An article in The Telegraph reported on a 2009 study conducted by the Western Australia’s Keogh Institute for Medical Research. This study examined the impact of alcohol use on male erectile dysfunction. The Telegraph article did not provide a link to a peer reviewed article, but I found a study on this published in the Journal of Sexual Medicine. It collected information from 1,580 men on erectile function, alcohol, and tobacco use. The Telegraph reported that the men who drank a moderate amount of alcohol reported 30% fewer erectile problems than non-drinkers. The article interprets this finding as a “favourable association” between moderate drinkers and erectile function.

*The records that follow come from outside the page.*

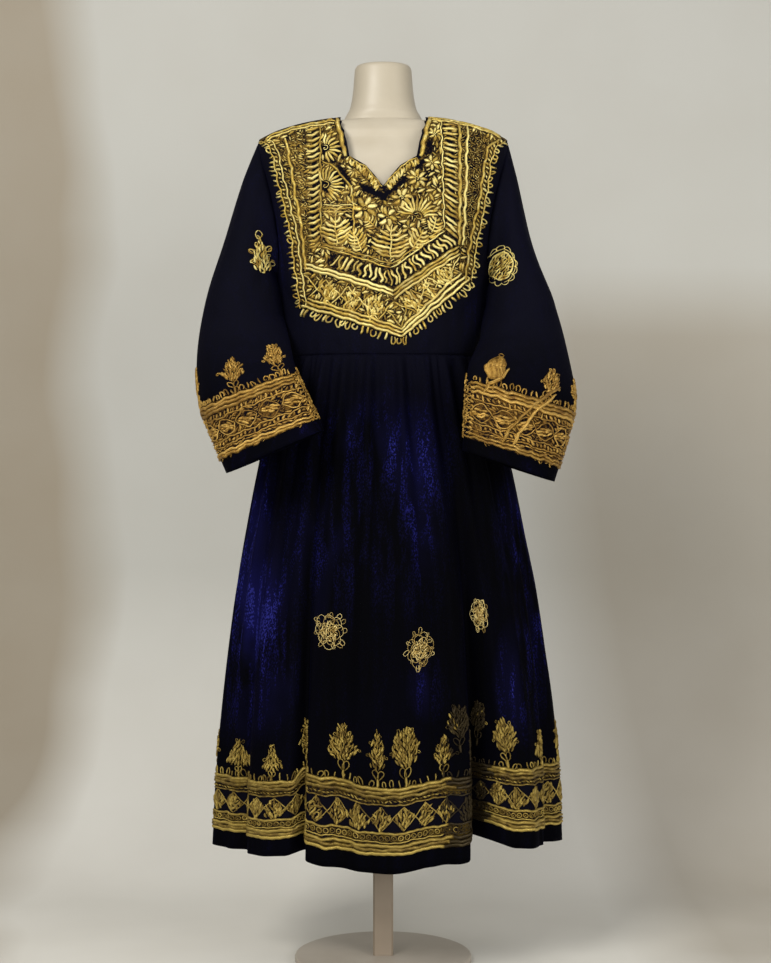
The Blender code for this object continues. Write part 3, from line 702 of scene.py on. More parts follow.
def fine_gathers(angle, below):
    """Small uneven pleats under the waist seam, between the main gathers."""
    radians = np.radians(angle)
    bent = radians * 61 + 1.9 * np.sin(radians * 5 + 0.7) + 1.2 * np.sin(radians * 11)
    rise = np.clip(below / 0.012, 0, 1)
    fade = np.exp(-below / 0.075)
    long_bent = radians * 37 + 2.2 * np.sin(radians * 4 + 1.0) + 1.3 * np.sin(below * 9 + radians * 3)
    long_fade = np.clip(below / 0.05, 0, 1) * np.exp(-below / 0.45)
    return GATHER_DEPTH * rise * fade * np.sin(bent) + 0.0011 * long_fade * np.sin(long_bent)


def skirt(angle, below):
    """Points of the skirt at angles in degrees and a distance below the waist."""
    reach = (WAIST - hem_height(angle)) / SKIRT_LENGTH
    height = WAIST - below * reach
    radians = np.radians(angle)
    deep = np.where(np.sin(radians) >= 0, -skirt_front_depth(height), skirt_back_depth(height))
    width = skirt_width(height)
    wave = radians * GATHERS
    gather = gather_height(below) * (np.cos(wave) + 0.35 * np.cos(2 * wave + 1.0))
    push = fold_reach(angle, height) + gather - gather_height(below)
    push += 0.5 * gather_height(0.0) + fine_gathers(angle, below)
    push += seam_dip(below, 0.0006, 0.004)
    side = np.minimum(angle % 180, 180 - angle % 180) / 180 * math.pi * width
    push += seam_dip(side)
    return section_point(radians, width, deep, height, push, skirt_shift(height))


def section_ring(section, sign, sides):
    """One sleeve section as a ring, from its outer end over the front."""
    turn = np.linspace(0, 2 * math.pi, sides + 1)[:-1, None]
    outer = np.array([section.outer_x, section.middle_y + section.lag, section.outer_z])
    inner = np.array([section.inner_x, section.middle_y - section.lag, section.inner_z])
    wide = (outer - inner) / 2
    wide_way = wide / np.linalg.norm(wide)
    deep = np.array([0.0, -1.0, 0.0])
    deep = deep - wide_way * deep.dot(wide_way)
    deep = deep / np.linalg.norm(deep) * section.half_depth
    ring = (outer + inner) / 2 + wide * np.cos(turn) + deep * np.sin(turn)
    ring[:, 0] *= sign
    return ring


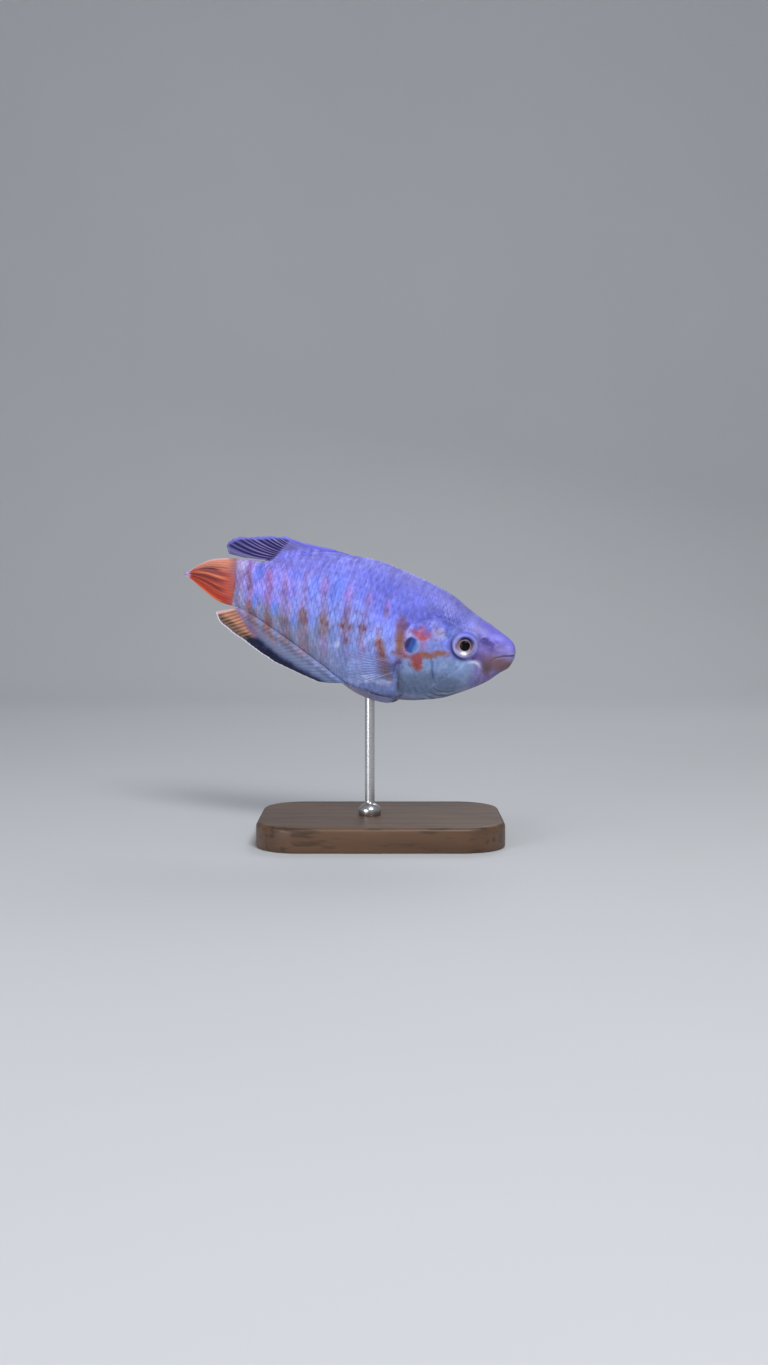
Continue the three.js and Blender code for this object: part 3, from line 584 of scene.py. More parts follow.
def paint(s, w, y, z, side, scale_part=None):
    """the skin's colour at each point, sRGB 0 to 255"""
    s, z, w = (np.asarray(v, float) for v in np.broadcast_arrays(s, z, w))
    seed = 2.0 if side < 0 else 9.0
    jit = 0.0 if side < 0 else 0.5
    x = s * SL
    shape = s.shape
    lo, hi = bottom(s) * SL, top(s) * SL
    h = (z - lo) / np.maximum(hi - lo, 1e-6)
    n1 = cloud(x * 0.45, z * 0.45, seed)
    n2 = cloud(x * 1.1, z * 1.1, seed + 5)
    col = np.ones(shape + (3,)) * PAINT["flank"]
    col = blend(col, "flank_low", smoothstep(0.62, 0.34, h + 0.08 * (n1 - 0.5)) * smoothstep(0.98, 0.8, s))
    col = blend(col, "belly", smoothstep(0.34, 0.12, h + 0.1 * (n1 - 0.5)))
    col = blend(col, "belly_rear", smoothstep(0.36, 0.1, h) * smoothstep(0.5, 0.66, s))
    col = blend(col, "rear", smoothstep(0.62, 0.78, s) * smoothstep(0.22, 0.4, h))
    col = blend(col, "back", smoothstep(0.72, 0.93, h) * 0.8)
    col = blend(col, "nape", smoothstep(0.21, 0.32, s) * smoothstep(0.62, 0.45, s) * smoothstep(0.5, 0.68, h) * smoothstep(0.97, 0.84, h) * (0.62 + 0.4 * n1))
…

The authors of the research paper indicate that none of the reported associations between drinking status and erectile function were “statistically significant” until cardiovascular disease and smoking status were controlled for in analyses. It is also important to remember that the study used self-report measures of alcohol consumption and erectile dysfunction, meaning any associations observed are dependent on the ability and willingness of participants to accurately report their alcohol use and erectile problems

A third study reported in The Independent this year looked at whether alcohol can boost women’s sex drives. The study showed that following moderate alcohol consumption, levels of testosterone increased in women, but not men. This might be evidence of alcohol increasing the libido of women via a temporary surge in the male sex hormone. Despite being reported in The Independent this year, the research in question appears to come from a study published in Nature by Alko (a large Finnish alcohol retailer) in 1994.